Irwin is less optimistic on Tesla Motors Inc (NASDAQ:TSLA) than most analysts. Dan Galves at Deutsche Bank recently changed his position from Hold to Buy and increased his target price to $160, based largely on the same facts. Both analysts think that it is realistic for gross margins to reach 25 percent by the end of the year and that Tesla Motors Inc (NASDAQ:TSLA) has shown its business model to be sustainable.

Galves even thinks it’s possible for margins to reach 35 percent if Tesla Motors Inc (NASDAQ:TSLA) can increase volume to 50,000 or more. Since volume was only around 13,000 in Q1 this year and is expected to hit 20,000 in Q2, that much growth by the end of the year seems unlikely, but it shows how much confidence Galves has in the company’s ability to deliver strong results.

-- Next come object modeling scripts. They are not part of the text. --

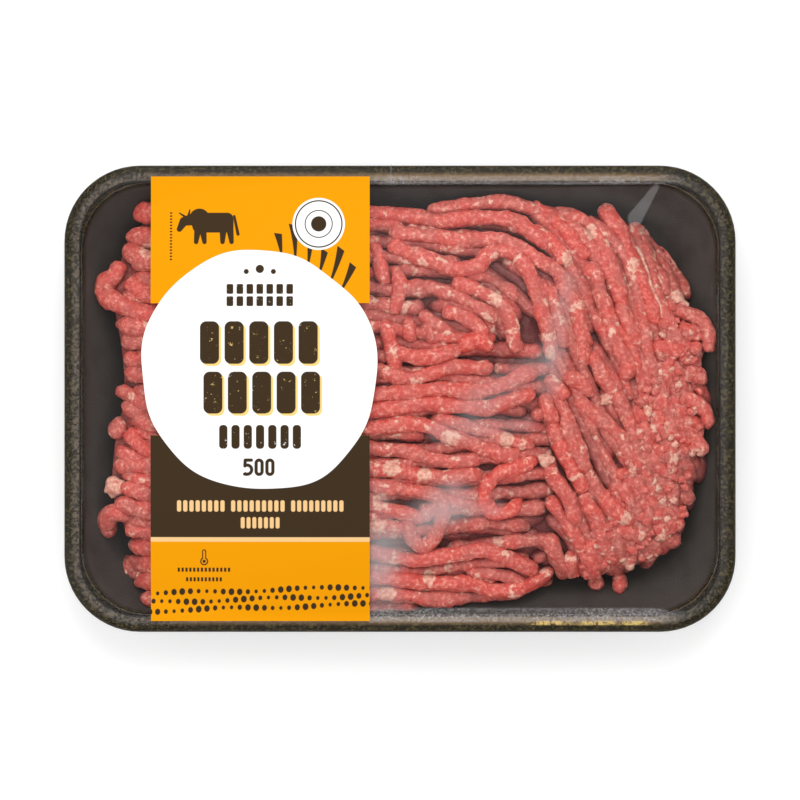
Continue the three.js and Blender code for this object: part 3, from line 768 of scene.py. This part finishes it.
def meat_finish():
    f = Finish("raw_meat")
    place = f.object_place()
    makeup_and_shade = f.node("ShaderNodeAttribute", {"attribute_name": "makeup_and_shade"}).outputs["Vector"]
    fat, tone, shade_depth = f.split(makeup_and_shade)
    blots = f.noise(place, 5.5, 3)
    specks = f.noise(place, 1.3, 3, 0.6)
    flecks = f.noise(place, 2.6, 3, 0.6)
    grain = f.noise(place, 0.5, 3, 0.65)

    redness = (tone + (blots - 0.5) * 3.0).clamped()
    lean = f.mixed(redness, linear(196, 99, 88), linear(217, 81, 70))
    lean = f.mixed((tone - 0.95) * 1.5, lean, linear(222, 66, 52))
    lean = f.mixed(flecks.step(0.44, 0.62) * 0.45, lean, linear(224, 127, 114))
    lean = f.mixed(specks.step(0.62, 0.38) * 0.42, lean, linear(162, 56, 50))
    lean = f.mixed(specks.step(0.5, 0.76) * 0.62, lean, linear(232, 154, 137))
    lean = f.mixed(grain.step(0.5, 0.78) * 0.36, lean, linear(238, 178, 158))
    fat_colour = f.mixed(specks.step(0.35, 0.65), linear(216, 140, 122), linear(240, 198, 174))
    fleck = (flecks + grain * 0.25).step(0.76, 0.84) * 0.75
    fat_share = (fat + (specks - 0.5) * 1.6 + (grain - 0.5) * 0.8).step(0.35, 0.8).most(fleck)
    colour = f.mixed(fat_share * 0.8, lean, fat_colour)
    # Painted shade, darkest deep below the heap's top: in the gaps between and under strands
    colour = f.mixed(shade_depth.step(0.2, 0.8) * 0.88, colour, linear(80, 22, 24))

    normal = f.bump(grain + specks * 0.7, 0.4, 1.0)
    shader = f.node("ShaderNodeBsdfPrincipled", {}, {
        "Base Color": colour, "Roughness": 0.34 + grain * 0.25, "Normal": normal, "IOR": 1.4,
        "Subsurface Weight": 0.12, "Subsurface Radius": (1.0, 0.3, 0.2), "Subsurface Scale": 0.0018,
        "Coat Weight": 0.15, "Coat Roughness": 0.25,
    })
    return f.end(shader.outputs[0])


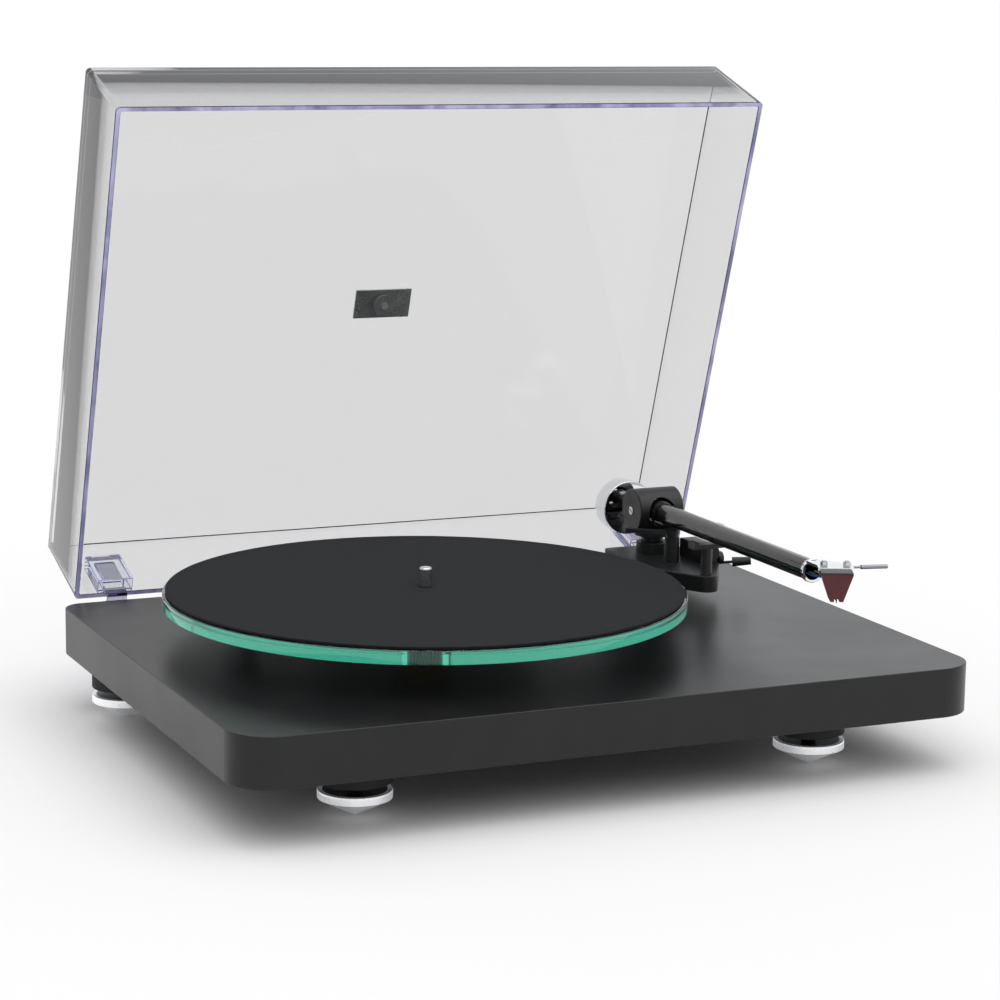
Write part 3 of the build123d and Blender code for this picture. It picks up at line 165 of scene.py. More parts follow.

“We see incremental visibility for Tesla Motors Inc (NASDAQ:TSLA) achieving 4Q13 gross margin targets of 25% excluding credits as the most important item on the call, where experience with the Roadster supports good confidence,” said Irwin.

The difference is mostly about timeframe, as Deutsche Bank thinks that Tesla Motors Inc (NASDAQ:TSLA) is going to post higher gains in their gross margins in its Q2 report, while Irwin expects it will take longer for Tesla Motors Inc (NASDAQ:TSLA) to increase volume enough to fully absorb overhead costs.